● **Data to process**
:::::

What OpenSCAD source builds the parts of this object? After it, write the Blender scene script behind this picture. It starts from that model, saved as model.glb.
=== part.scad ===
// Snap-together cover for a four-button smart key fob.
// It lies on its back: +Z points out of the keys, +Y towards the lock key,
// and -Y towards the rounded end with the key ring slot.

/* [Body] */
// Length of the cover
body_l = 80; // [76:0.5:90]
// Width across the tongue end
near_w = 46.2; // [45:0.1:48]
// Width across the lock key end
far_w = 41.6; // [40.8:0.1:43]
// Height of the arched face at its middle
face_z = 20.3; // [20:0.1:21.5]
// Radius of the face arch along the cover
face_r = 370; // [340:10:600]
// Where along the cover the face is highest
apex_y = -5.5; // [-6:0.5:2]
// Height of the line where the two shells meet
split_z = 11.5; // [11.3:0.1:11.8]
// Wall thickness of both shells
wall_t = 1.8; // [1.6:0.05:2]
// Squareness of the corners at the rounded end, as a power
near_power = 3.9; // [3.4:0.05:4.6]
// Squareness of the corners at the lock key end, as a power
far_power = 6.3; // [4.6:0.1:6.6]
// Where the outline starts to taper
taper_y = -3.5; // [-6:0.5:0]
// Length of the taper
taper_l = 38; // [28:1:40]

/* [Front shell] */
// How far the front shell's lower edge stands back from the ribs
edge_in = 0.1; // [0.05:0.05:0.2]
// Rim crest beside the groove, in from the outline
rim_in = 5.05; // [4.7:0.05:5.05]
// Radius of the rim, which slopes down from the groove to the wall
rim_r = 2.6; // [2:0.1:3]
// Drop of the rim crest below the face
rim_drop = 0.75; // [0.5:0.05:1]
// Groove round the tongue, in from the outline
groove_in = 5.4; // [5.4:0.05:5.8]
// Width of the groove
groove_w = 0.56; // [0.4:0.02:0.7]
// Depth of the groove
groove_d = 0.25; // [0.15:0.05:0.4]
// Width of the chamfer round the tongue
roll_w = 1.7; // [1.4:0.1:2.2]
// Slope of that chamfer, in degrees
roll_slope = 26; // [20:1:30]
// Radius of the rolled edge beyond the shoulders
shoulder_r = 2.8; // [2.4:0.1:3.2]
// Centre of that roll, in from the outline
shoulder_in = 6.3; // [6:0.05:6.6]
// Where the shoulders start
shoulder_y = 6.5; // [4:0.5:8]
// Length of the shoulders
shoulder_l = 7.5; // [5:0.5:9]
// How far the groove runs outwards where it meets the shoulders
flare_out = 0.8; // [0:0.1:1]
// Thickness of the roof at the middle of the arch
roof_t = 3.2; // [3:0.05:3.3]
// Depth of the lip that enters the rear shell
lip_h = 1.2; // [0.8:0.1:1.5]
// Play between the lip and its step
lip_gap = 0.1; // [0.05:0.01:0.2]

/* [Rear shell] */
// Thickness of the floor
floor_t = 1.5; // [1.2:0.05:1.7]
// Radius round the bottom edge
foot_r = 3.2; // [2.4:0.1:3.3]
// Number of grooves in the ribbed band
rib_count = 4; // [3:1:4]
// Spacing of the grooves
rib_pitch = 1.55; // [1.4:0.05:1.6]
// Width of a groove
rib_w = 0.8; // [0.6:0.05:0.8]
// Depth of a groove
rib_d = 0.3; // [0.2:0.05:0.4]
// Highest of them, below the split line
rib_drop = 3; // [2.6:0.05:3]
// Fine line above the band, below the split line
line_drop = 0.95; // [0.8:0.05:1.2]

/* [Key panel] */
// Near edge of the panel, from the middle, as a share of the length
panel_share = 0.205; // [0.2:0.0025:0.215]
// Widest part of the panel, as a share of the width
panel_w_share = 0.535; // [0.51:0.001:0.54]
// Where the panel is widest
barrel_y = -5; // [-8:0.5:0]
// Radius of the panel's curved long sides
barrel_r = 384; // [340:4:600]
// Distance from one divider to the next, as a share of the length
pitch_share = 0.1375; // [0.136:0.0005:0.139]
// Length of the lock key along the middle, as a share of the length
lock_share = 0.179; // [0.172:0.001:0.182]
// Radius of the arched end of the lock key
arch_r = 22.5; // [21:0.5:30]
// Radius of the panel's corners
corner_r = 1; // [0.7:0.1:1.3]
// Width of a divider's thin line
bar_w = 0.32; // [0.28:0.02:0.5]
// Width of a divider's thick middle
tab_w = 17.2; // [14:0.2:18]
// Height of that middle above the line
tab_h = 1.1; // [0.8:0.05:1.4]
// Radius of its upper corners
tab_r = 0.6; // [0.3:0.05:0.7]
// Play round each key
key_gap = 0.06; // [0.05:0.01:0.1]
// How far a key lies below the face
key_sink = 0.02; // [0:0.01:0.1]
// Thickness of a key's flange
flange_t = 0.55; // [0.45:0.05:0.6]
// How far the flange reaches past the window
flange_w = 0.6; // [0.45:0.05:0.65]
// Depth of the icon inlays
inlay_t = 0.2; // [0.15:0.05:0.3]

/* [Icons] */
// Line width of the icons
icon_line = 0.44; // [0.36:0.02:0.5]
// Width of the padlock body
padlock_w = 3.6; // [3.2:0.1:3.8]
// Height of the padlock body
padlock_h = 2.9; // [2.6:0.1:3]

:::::

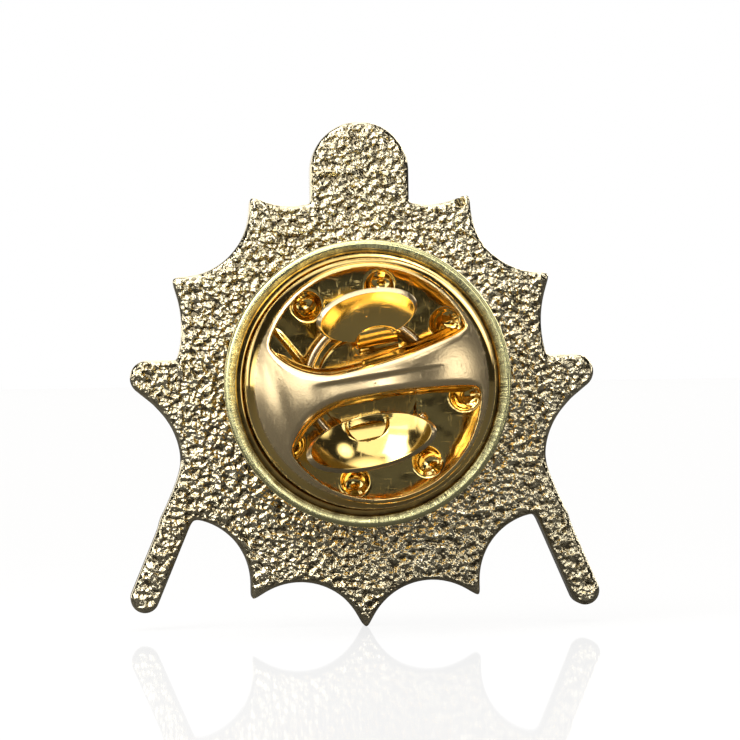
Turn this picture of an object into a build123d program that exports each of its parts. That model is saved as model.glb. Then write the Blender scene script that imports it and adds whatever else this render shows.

:::::

● **Stated task**
In the records above, find each line with the word "model" and copy it.

● **Final answer**
What OpenSCAD source builds the parts of this object? After it, write the Blender scene script behind this picture. It starts from that model, saved as model.glb.
Turn this picture of an object into a build123d program that exports each of its parts. That model is saved as model.glb. Then write the Blender scene script that imports it and adds whatever else this render shows.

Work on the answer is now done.